The official, Muslim-dominated Bosnian parliament in Sarajevo decided almost unanimously to accept the deal. But in his opening speech to the Serbian assembly, meeting in Pale, Mr Karadzic told deputies that his signature on the proposal could lead to the destruction of the self-proclaimed Serbian state in Bosnia, and to that of Serbia proper. Accepting the Geneva proposal, which demands that the Serbs surrender around a third of the territory they hold, would be 'less honourable' than preparing for all-out war.

'If we do not accept the plan, we must with great certainty count on the intensification of the war and then on the expansion of the war beyond our borders,' he said. 'The other option is less honourable, but just as uncertain.'

According to Mr Karadzic, a 'yes' to the plan could lead to the posting of thousands of hostile troops from the United Nations or Nato in Bosnian Serb territory, the displacement of 400,000 refugees, an insurrection in Kosovo, the ethnic Albanian-populated province of Serbia, an attack by Croatia on its own rebellious Serbs, and the disintegration of what remains of Yugoslavia. The alternative, Mr Karadzic said, was total military victory.

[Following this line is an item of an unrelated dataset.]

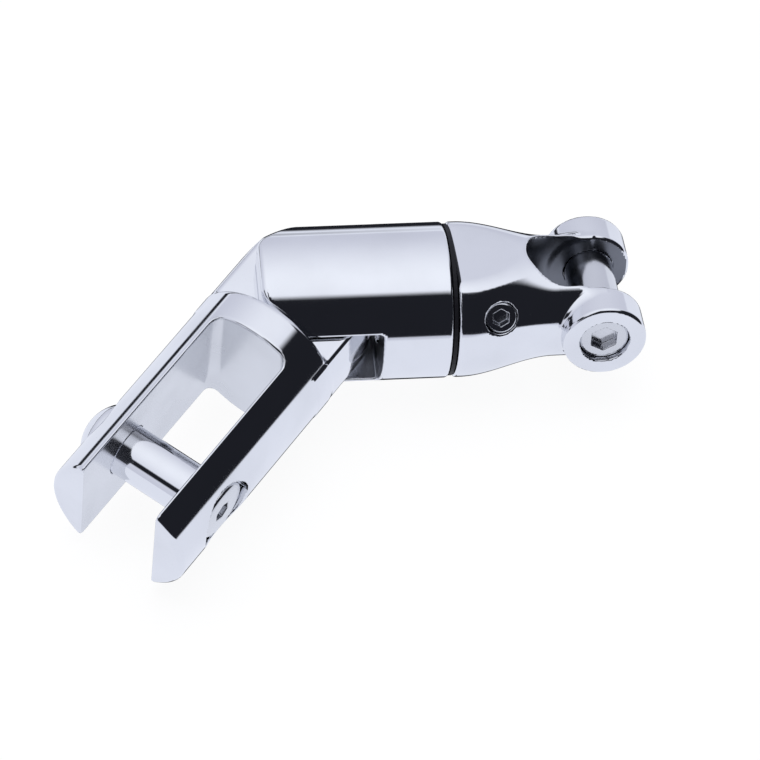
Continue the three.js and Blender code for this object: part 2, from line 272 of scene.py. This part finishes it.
def anchor_pin_field(p):
    x, y, z = p.T
    about = np.hypot(x - anchor_pin_place, z)
    length = np.maximum(y - recess_seat + pin_clearance, -y - recess_seat - head_overlap)
    shank = meet(about - anchor_pin_radius, length, pin_edge)
    reach = body_radius + anchor_pin_dome
    rise = anchor_pin_dome + dome_rim_sink
    ball = (anchor_head_radius ** 2 + rise ** 2) / (2 * rise)
    dome = np.hypot(about, y + reach - ball) - ball
    head = meet(about - anchor_head_radius, dome, 0.5)
    head = meet(head, y + recess_seat + 0.1, crisp_edge)
    shape = join(shank, head, crisp_edge)
    return cut(shape, np.maximum(about - anchor_pin_bore_radius, anchor_pin_bore_floor - y),
               crisp_edge)


def anchor_screw_field(p):
    x, y, z = p.T
    about = np.hypot(x - anchor_pin_place, z)
    head = meet(about - anchor_screw_radius, y - anchor_screw_top, 0.7)
    head = meet(head, recess_seat + 0.1 - y, 0.1)
    shank = np.maximum(about - anchor_screw_radius_inside, np.abs(y - 5) - 6)
    key = hex_bar(x - anchor_pin_place, z, anchor_screw_key)
    key = np.maximum(key, anchor_screw_top - anchor_screw_key_depth - y)
    return cut(join(head, shank), key, 0.15)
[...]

'If we reject the plan we must prepare ourselves to reject all attacks by our enemies, but also to move into enemy territory and in the shortest possible time completely and utterly defeat our foes,' Mr Karadzic told his MPs. 'We must confront air strikes, we must down the largest possible number of planes and take each downed pilot prisoner.'

In Churchillian mode, he continued: 'I can offer you blood, sweat and tears . . . If we reject the plan, we must declare a state of war, convert to a war economy and mobilise the entire people.'

Despite threats from the West and Russia to tighten sanctions on Serbia and extend Nato's role in Bosnia if the Serbs reject the plan, Bosnian Serb MPs were defiant even before the parliamentary session began. 'To accept it is totally unthinkable,' said Miodrag Jordic, a deputy from Doboj. 'The insulting map presented to us by the major powers resembles a burnt-out rag; it is throwing us back to the last century.'

The belligerent rhetoric suggests that the Bosnian Serbs are willing to call the world's bluff, and that pressure to sign from Belgrade - which is eager to see an end to the economic embargo - has diminished in the past week.